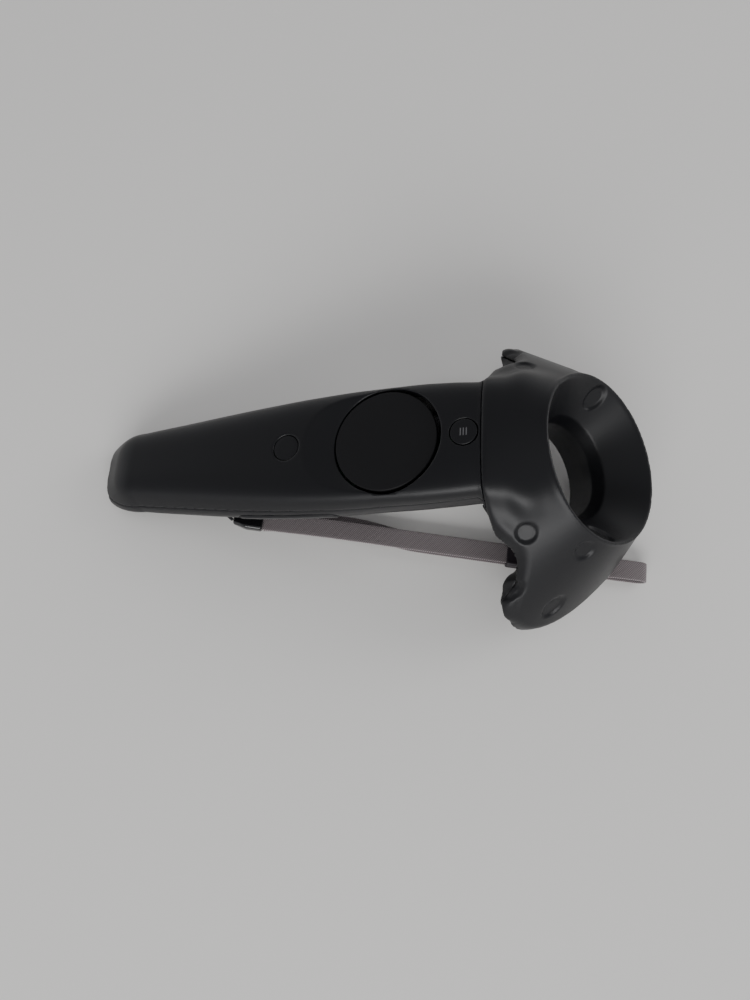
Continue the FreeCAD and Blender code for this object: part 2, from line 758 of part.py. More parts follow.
# Middle of the doubled strap, as (along, height): out of the crimp, through the slider, round
# the fold at the loop's end and back over itself.
STRAP_ROUTE = [
    (13.6, 1.5), (30.0, 0.75), (52.0, 0.7), (70.0, 1.5), (77.0, LOWER_LAYER),
    (128.0, LOWER_LAYER), (136.0, 0.45), (153.0, 0.45), (164.5, 0.6), (171.0, 0.95),
    (172.4, 4.8), (166.0, 5.4), (158.0, 4.6), (151.5, 1.35), (141.5, 1.35), (132.0, UPPER_LAYER),
    (77.0, UPPER_LAYER), (70.0, 4.6), (52.0, 5.1), (32.0, 4.6), (22.0, 3.4), (13.6, 3.1),
]
# The thin cord from the crimp to the post under the tail and back, as (along, across, height).
CORD_ROUTE = [
    (0.4, 1.1, 2.3), (-4.0, 4.0, 1.5), (-10.0, 8.5, 1.7), (-16.0, 12.7, 2.8), (-21.0, 15.0, 3.9),
    (-25.9, 15.3, 4.2), (-28.0, 15.0, 4.2), (-28.6, 13.3, 4.2), (-28.0, 11.6, 4.2),
    (-25.9, 11.3, 4.2), (-21.0, 11.6, 3.9), (-16.0, 10.4, 2.8), (-10.0, 6.5, 1.7),
    (-4.0, 1.9, 1.5), (0.4, -1.1, 2.3),
]


def rounded_route(points):
    """Straight runs joined by tangent arcs, each as large as its two runs allow."""
    edges, radii = [], []
    start = points[0]
    for before, corner, after in zip(points, points[1:], points[2:]):
        back, ahead = (before - corner), (after - corner)
        reach = 0.45 * min(back.Length, ahead.Length)
        half_turn = (math.pi - back.getAngle(ahead)) / 2
        radius = reach / math.tan(half_turn)
        radii.append(round(radius, 1))
        back.normalize()
        ahead.normalize()
        inward = (back + ahead).normalize()
        leave, rejoin = corner + back * reach, corner + ahead * reach
        middle = corner + inward * (radius / math.cos(half_turn) - radius)
        edges.append(Part.LineSegment(start, leave).toShape())
        edges.append(Part.Arc(leave, middle, rejoin).toShape())
        start = rejoin
    edges.append(Part.LineSegment(start, points[-1]).toShape())
    return Part.Wire(edges), radii


def swept(label, route, profile, area):
    """Sweep a profile, drawn about the origin with Z ahead, along a route; keep it as a node."""
    path, radii = rounded_route(route)
    ahead = (route[1] - route[0]).normalize()
    side = Vector(0, 1, 0)
    up = ahead.cross(side).normalize()
    placed = profile.copy()
    placed.Placement = Placement(route[0], Rotation(up.cross(ahead), up, ahead, "ZYX"))
    pipe = Part.BRepOffsetAPI.MakePipeShell(path)
    pipe.add(placed)
    pipe.setTransitionMode(1)
    pipe.build()
    pipe.makeSolid()
    solid = pipe.shape()
    wanted = area * path.Length
    print(f"{label}: {path.Length:.1f} mm long, radii {radii}, volume {solid.Volume:.0f} of {wanted:.0f}")
    assert abs(solid.Volume - wanted) < 0.03 * wanted, f"{label}: the sweep's volume is off"
    return keep(shape_object(label, solid), label, "strap")


half_wide, half_thick = size("strap_wide") / 2, size("strap_thick") / 2
band = Part.makePolygon([
    Vector(-half_wide, -half_thick, 0), Vector(half_wide, -half_thick, 0),
    Vector(half_wide, half_thick, 0), Vector(-half_wide, half_thick, 0),
    Vector(-half_wide, -half_thick, 0),
])
swept("wrist_strap", [Vector(along, 0, height) for along, height in STRAP_ROUTE], band,
      4 * half_wide * half_thick)
cord_radius = size("cord_radius")
swept("lanyard_cord", [Vector(*point) for point in CORD_ROUTE],
      Part.Wire([Part.makeCircle(cord_radius)]), math.pi * cord_radius ** 2)

# The crimp: a moulded plug that tapers towards the cord.
crimp = doc.addObject("PartDesign::Body", "strap_crimp")
crimp_sketch = body_sketch(crimp, "XZ_Plane", f"-{CRIMP_HALF}")
draw_outline(crimp_sketch, [
    ("0.8", "0.9"), ("2.4", "0"), ("13.6", "0"), ("13.6", str(CRIMP_HIGH)), ("4", str(CRIMP_HIGH)),
    ("0.8", "3.6"),
])
pad(crimp, crimp_sketch, str(2 * CRIMP_HALF))
keep(crimp, "strap_crimp", "strap")

slider = cut("strap_slider",
             box("slider_block", str(SLIDER_AT), str(SLIDER_AT + SLIDER_LONG), str(SLIDER_HALF),
                 "0.15", str(SLIDER_HIGH)),
             combine("MultiFuse", "slider_slots", [
                 box(f"slider_slot_{i}", str(SLIDER_AT - 1), str(SLIDER_AT + SLIDER_LONG + 1),
                     "strap_wide / 2 + 0.2", f"{layer} - strap_thick / 2 - 0.15",
                     f"{layer} + strap_thick / 2 + 0.15")
                 for i, layer in enumerate((LOWER_LAYER, UPPER_LAYER))
             ]))
keep(slider, "strap_slider", "strap")

# --- Stand it on the table, check it and write it -------------------------------------------

doc.recompute()
broken = [thing.Name for thing in doc.Objects
          if {"Invalid", "Error"} & set(thing.State)]
assert not broken, f"these failed to build: {broken}"

turn = Rotation(Vector(0, 1, 0), -pitch)
resting = Placement(Vector(-size("tail_back"), 0, 0), turn)
lift = size("strap_lift") - min(
    thing.Shape.transformed(resting.toMatrix()).optimalBoundingBox(False, False).ZMin
    for thing, frame in nodes if frame != "strap"
)
resting.Base = Vector(-size("tail_back"), 0, lift)
for thing, frame in nodes:
    thing.Placement = strap_frame if frame == "strap" else resting

os.makedirs("parts", exist_ok=True)
whole = FreeCAD.BoundBox()
for thing, frame in nodes:
    shape = thing.Shape
    assert not shape.isNull() and shape.isValid() and shape.Solids, f"{thing.Label} isn't sound"
    assert shape.Volume > 0.5, f"{thing.Label} is almost empty"
    if frame != "strap":
        whole.add(shape.optimalBoundingBox(False, False))
    shape.exportStep(f"parts/{thing.Label}.step")
print(f"{len(nodes)} nodes, lifted {lift:.2f}, box {whole}")
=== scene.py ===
"""Looks of the motion controller: hollow shells, touch pad, buttons, trigger, strap and cord.

Shapes are given as fields in millimetres in the handle's own frame (x along the handle from its
tail, y across it, z out of its face), negative inside, and turned into meshes in the row frame.
"""

import math

import bpy
import numpy as np
from mathutils import Matrix, Vector


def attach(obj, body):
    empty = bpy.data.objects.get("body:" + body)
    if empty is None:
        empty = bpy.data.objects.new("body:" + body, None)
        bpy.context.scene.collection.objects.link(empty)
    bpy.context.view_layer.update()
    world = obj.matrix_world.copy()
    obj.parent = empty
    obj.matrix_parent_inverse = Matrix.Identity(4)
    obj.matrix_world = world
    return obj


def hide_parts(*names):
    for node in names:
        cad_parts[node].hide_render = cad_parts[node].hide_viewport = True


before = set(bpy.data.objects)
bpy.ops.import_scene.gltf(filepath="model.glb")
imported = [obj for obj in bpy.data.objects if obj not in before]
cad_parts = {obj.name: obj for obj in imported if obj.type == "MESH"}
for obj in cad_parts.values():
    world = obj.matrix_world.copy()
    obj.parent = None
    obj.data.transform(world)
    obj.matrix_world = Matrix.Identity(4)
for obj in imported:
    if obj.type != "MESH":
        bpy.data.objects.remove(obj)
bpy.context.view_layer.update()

# --- Frames ---------------------------------------------------------------------------------

PITCH = math.radians(19.3)
TAIL_BACK, LIFT = 110.9, 15.57
RING_TILT = math.radians(31.2)
RING_AHEAD, RING_DROP = 195.3, -33.1
STRAP_ORIGIN, STRAP_TURN = (-58.0, -15.5), math.radians(-5.0)
MM = 0.001


def to_row(points):
    """Handle frame in mm to row frame in metres."""
    p = np.asarray(points, float).reshape(-1, 3)
    c, s = math.cos(PITCH), math.sin(PITCH)
    x = p[:, 0] * c - p[:, 2] * s - TAIL_BACK
    z = p[:, 0] * s + p[:, 2] * c + LIFT
    return np.stack([x, p[:, 1], z], 1) * MM


def strap_to_row(points):
    """Strap frame in mm (along, across, height) to row frame in metres."""
    p = np.asarray(points, float).reshape(-1, 3)
    c, s = math.cos(STRAP_TURN), math.sin(STRAP_TURN)
    x = STRAP_ORIGIN[0] + p[:, 0] * c - p[:, 1] * s
    y = STRAP_ORIGIN[1] + p[:, 0] * s + p[:, 1] * c
    return np.stack([x, y, p[:, 2]], 1) * MM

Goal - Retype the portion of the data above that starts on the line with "assert not shape.isNull()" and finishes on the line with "before = set(bpy.data.objects)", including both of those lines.

Output for this exercise -
    assert not shape.isNull() and shape.isValid() and shape.Solids, f"{thing.Label} isn't sound"
    assert shape.Volume > 0.5, f"{thing.Label} is almost empty"
    if frame != "strap":
        whole.add(shape.optimalBoundingBox(False, False))
    shape.exportStep(f"parts/{thing.Label}.step")
print(f"{len(nodes)} nodes, lifted {lift:.2f}, box {whole}")
=== scene.py ===
"""Looks of the motion controller: hollow shells, touch pad, buttons, trigger, strap and cord.

Shapes are given as fields in millimetres in the handle's own frame (x along the handle from its
tail, y across it, z out of its face), negative inside, and turned into meshes in the row frame.
"""

import math

import bpy
import numpy as np
from mathutils import Matrix, Vector


def attach(obj, body):
    empty = bpy.data.objects.get("body:" + body)
    if empty is None:
        empty = bpy.data.objects.new("body:" + body, None)
        bpy.context.scene.collection.objects.link(empty)
    bpy.context.view_layer.update()
    world = obj.matrix_world.copy()
    obj.parent = empty
    obj.matrix_parent_inverse = Matrix.Identity(4)
    obj.matrix_world = world
    return obj


def hide_parts(*names):
    for node in names:
        cad_parts[node].hide_render = cad_parts[node].hide_viewport = True


before = set(bpy.data.objects)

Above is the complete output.